**Dataset extract:**
+--

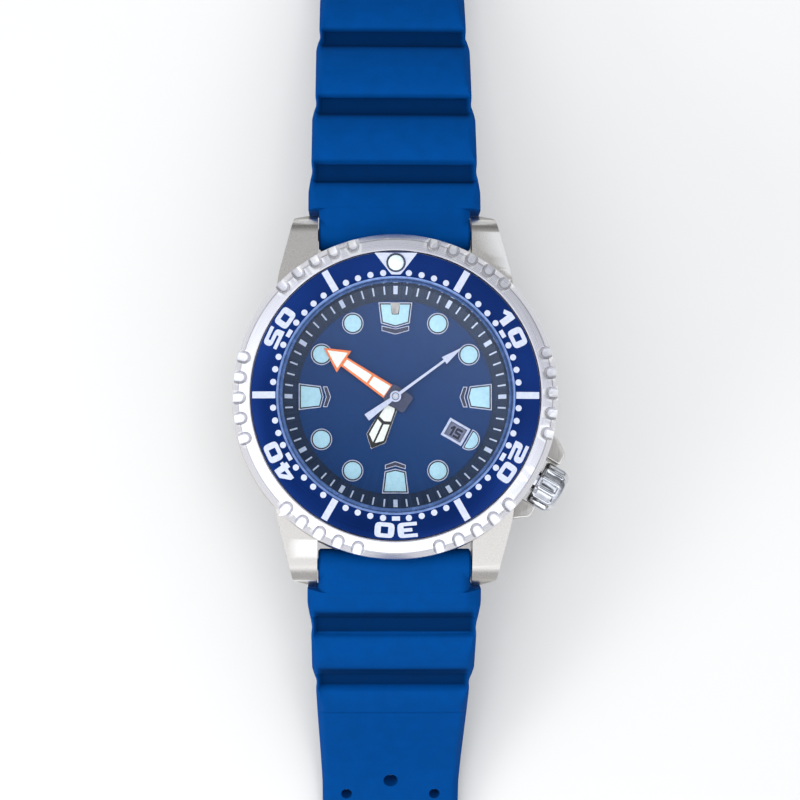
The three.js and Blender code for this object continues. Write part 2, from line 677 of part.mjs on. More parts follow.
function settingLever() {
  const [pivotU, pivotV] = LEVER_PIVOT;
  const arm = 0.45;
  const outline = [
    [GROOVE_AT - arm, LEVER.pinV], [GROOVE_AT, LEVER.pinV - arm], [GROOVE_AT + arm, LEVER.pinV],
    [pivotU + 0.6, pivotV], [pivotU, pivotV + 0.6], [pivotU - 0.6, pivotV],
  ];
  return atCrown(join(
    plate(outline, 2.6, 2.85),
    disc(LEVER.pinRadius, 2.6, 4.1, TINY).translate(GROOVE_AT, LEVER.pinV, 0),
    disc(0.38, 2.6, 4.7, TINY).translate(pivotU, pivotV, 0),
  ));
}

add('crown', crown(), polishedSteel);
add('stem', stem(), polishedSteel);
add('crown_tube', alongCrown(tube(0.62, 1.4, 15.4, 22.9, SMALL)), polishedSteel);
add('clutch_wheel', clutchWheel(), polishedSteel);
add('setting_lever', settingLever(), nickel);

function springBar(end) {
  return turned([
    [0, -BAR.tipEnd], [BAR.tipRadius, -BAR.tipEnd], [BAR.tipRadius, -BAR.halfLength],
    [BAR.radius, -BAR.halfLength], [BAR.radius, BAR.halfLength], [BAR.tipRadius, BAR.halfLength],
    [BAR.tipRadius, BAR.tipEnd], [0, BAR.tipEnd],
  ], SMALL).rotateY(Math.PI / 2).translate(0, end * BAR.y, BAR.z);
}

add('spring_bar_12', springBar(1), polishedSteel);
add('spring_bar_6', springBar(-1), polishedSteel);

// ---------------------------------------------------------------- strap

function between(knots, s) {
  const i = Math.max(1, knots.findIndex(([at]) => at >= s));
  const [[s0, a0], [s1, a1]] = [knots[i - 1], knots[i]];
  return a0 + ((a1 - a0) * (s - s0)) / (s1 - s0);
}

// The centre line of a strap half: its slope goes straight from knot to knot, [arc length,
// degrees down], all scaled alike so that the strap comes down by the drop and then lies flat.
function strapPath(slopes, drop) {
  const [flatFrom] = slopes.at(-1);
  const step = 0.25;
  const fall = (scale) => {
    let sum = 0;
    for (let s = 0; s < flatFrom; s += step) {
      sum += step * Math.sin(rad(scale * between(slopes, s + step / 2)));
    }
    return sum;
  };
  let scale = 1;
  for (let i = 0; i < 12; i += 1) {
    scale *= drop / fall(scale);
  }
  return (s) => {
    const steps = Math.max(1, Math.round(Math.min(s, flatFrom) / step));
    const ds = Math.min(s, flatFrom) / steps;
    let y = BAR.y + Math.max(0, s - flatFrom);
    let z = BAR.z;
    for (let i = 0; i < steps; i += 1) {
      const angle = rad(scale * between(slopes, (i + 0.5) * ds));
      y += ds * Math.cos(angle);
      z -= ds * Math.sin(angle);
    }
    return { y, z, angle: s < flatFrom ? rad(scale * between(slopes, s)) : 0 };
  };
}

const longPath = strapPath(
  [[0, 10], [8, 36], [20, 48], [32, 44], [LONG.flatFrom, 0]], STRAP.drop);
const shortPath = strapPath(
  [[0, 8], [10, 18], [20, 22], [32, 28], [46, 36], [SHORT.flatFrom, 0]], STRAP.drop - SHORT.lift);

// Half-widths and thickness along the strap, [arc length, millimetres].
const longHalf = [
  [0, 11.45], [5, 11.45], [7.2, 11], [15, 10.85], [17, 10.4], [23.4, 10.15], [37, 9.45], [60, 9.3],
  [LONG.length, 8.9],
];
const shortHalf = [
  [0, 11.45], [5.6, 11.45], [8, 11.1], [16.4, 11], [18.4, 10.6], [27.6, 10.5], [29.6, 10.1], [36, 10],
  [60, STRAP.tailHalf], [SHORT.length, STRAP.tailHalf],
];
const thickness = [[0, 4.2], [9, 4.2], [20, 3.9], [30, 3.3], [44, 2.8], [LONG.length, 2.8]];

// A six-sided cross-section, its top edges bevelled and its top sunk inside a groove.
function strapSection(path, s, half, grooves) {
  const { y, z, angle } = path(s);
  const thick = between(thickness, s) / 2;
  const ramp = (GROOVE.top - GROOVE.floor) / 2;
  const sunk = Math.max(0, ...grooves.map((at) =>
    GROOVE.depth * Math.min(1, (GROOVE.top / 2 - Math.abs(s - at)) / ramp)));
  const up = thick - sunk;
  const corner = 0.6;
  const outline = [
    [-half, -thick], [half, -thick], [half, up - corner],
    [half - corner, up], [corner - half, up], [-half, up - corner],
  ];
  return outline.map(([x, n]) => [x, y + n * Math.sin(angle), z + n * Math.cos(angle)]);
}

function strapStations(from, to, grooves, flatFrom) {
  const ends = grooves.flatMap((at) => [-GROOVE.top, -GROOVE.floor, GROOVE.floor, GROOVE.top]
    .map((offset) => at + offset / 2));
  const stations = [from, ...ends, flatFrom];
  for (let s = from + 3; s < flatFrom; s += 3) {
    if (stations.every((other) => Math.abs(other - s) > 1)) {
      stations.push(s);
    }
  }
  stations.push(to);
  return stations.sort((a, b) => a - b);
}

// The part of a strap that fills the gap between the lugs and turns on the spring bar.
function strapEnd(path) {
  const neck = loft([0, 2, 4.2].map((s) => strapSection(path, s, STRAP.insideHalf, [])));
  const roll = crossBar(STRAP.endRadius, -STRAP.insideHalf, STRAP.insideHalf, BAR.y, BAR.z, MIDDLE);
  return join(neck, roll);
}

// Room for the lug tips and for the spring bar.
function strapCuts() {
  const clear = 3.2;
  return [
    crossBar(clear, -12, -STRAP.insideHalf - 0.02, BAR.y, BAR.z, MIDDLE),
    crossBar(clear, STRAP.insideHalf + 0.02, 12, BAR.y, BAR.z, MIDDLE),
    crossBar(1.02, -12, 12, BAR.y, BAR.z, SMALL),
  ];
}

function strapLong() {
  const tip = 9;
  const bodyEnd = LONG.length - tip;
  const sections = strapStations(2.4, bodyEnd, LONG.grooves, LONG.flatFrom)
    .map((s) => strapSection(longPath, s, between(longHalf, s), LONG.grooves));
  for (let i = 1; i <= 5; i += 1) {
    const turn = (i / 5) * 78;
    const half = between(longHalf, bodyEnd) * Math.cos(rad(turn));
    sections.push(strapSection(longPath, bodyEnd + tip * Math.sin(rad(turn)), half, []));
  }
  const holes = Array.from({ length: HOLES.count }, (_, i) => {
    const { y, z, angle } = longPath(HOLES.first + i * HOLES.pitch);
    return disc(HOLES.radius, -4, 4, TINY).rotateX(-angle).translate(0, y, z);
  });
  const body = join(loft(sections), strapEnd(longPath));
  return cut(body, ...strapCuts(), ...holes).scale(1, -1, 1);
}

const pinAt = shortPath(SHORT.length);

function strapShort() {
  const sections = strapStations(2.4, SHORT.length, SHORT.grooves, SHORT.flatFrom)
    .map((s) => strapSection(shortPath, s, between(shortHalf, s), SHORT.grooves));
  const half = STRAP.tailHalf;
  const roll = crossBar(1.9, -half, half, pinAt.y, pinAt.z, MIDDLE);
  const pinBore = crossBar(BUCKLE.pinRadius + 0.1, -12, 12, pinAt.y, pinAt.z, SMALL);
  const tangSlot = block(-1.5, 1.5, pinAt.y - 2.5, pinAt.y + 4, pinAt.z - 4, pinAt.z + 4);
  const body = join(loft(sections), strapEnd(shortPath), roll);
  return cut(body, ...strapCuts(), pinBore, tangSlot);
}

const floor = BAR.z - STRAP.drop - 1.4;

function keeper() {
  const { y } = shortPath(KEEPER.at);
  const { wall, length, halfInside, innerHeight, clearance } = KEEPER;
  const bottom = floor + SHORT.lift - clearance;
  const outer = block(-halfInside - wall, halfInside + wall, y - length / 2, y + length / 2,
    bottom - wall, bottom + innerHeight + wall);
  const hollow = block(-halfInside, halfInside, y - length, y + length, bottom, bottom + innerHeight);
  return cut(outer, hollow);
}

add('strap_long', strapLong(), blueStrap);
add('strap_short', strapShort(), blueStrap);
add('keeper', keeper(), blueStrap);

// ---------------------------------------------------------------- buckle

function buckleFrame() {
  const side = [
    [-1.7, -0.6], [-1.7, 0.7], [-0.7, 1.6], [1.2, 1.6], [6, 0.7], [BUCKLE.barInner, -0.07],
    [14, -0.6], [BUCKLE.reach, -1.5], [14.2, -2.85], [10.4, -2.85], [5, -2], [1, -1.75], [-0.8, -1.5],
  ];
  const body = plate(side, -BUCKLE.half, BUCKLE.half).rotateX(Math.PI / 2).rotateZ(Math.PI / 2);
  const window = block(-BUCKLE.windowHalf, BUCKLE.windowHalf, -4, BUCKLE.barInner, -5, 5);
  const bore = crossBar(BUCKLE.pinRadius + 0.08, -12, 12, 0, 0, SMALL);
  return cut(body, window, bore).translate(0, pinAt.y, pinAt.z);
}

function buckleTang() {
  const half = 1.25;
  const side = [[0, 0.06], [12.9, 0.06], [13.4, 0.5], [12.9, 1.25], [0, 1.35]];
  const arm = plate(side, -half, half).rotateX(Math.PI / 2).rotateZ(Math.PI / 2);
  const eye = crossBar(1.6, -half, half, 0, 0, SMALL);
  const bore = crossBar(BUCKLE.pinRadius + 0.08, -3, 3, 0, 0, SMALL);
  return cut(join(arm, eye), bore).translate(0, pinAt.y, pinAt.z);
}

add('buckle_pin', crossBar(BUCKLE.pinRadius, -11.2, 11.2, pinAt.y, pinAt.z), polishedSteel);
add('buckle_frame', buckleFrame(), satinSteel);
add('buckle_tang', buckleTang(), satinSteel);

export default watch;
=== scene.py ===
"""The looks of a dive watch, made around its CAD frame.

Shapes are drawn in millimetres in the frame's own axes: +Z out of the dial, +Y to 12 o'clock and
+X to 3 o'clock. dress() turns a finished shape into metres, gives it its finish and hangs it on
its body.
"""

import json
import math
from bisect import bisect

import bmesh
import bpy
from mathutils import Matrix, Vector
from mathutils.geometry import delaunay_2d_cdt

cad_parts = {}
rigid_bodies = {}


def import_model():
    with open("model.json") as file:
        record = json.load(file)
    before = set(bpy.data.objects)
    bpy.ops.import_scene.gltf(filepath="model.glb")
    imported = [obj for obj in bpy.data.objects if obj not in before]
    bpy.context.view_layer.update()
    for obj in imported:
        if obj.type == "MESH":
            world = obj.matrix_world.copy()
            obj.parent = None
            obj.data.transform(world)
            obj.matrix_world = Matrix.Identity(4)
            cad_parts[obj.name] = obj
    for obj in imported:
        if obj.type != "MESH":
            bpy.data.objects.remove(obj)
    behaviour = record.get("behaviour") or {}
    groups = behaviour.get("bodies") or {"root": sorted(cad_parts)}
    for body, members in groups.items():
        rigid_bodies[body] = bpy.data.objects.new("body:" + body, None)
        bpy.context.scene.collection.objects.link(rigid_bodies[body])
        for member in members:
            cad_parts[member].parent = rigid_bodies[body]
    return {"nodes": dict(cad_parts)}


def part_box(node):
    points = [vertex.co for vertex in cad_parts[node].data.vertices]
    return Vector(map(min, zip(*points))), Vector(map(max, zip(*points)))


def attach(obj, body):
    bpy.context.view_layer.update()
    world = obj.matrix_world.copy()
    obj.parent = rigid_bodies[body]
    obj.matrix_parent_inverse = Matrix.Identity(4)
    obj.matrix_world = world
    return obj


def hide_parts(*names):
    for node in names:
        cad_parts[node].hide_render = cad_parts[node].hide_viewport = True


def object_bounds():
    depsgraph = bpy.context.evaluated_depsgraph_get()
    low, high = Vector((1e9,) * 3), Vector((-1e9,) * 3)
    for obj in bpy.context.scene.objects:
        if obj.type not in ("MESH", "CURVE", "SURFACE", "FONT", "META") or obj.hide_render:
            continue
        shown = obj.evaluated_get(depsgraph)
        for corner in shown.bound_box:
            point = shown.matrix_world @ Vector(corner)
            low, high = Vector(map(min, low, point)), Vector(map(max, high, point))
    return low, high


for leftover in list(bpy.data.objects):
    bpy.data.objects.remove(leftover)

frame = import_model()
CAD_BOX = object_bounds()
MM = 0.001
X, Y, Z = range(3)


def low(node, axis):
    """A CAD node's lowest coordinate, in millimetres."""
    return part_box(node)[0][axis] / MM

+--

**Work to complete:** Write out exactly the lines from the start of the material through the line with "add('setting_lever', settingLever(), nickel);". No other output is expected.

**The answer:**
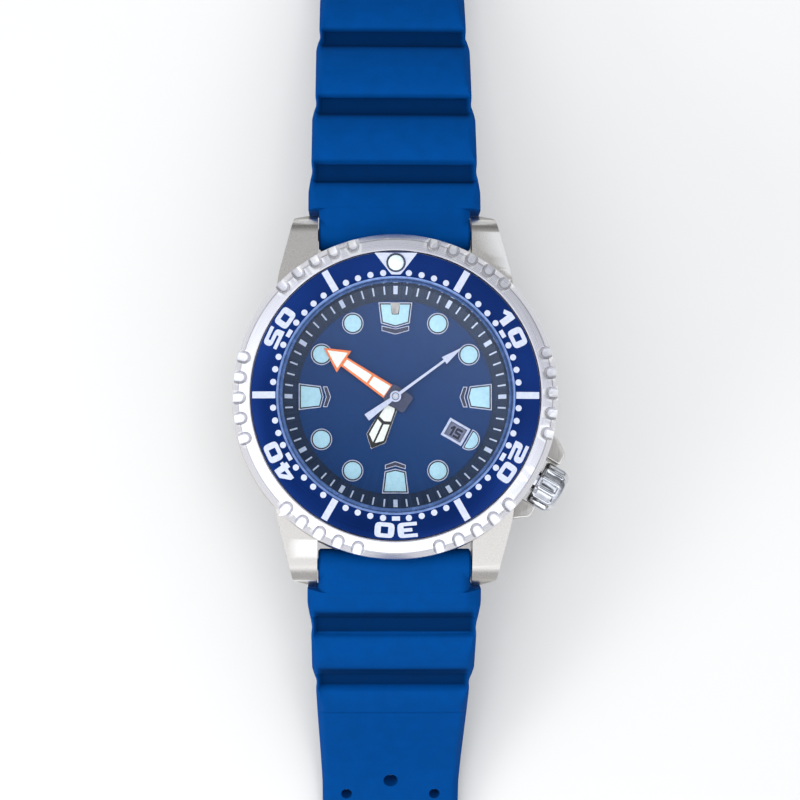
The three.js and Blender code for this object continues. Write part 2, from line 677 of part.mjs on. More parts follow.
function settingLever() {
  const [pivotU, pivotV] = LEVER_PIVOT;
  const arm = 0.45;
  const outline = [
    [GROOVE_AT - arm, LEVER.pinV], [GROOVE_AT, LEVER.pinV - arm], [GROOVE_AT + arm, LEVER.pinV],
    [pivotU + 0.6, pivotV], [pivotU, pivotV + 0.6], [pivotU - 0.6, pivotV],
  ];
  return atCrown(join(
    plate(outline, 2.6, 2.85),
    disc(LEVER.pinRadius, 2.6, 4.1, TINY).translate(GROOVE_AT, LEVER.pinV, 0),
    disc(0.38, 2.6, 4.7, TINY).translate(pivotU, pivotV, 0),
  ));
}

add('crown', crown(), polishedSteel);
add('stem', stem(), polishedSteel);
add('crown_tube', alongCrown(tube(0.62, 1.4, 15.4, 22.9, SMALL)), polishedSteel);
add('clutch_wheel', clutchWheel(), polishedSteel);
add('setting_lever', settingLever(), nickel);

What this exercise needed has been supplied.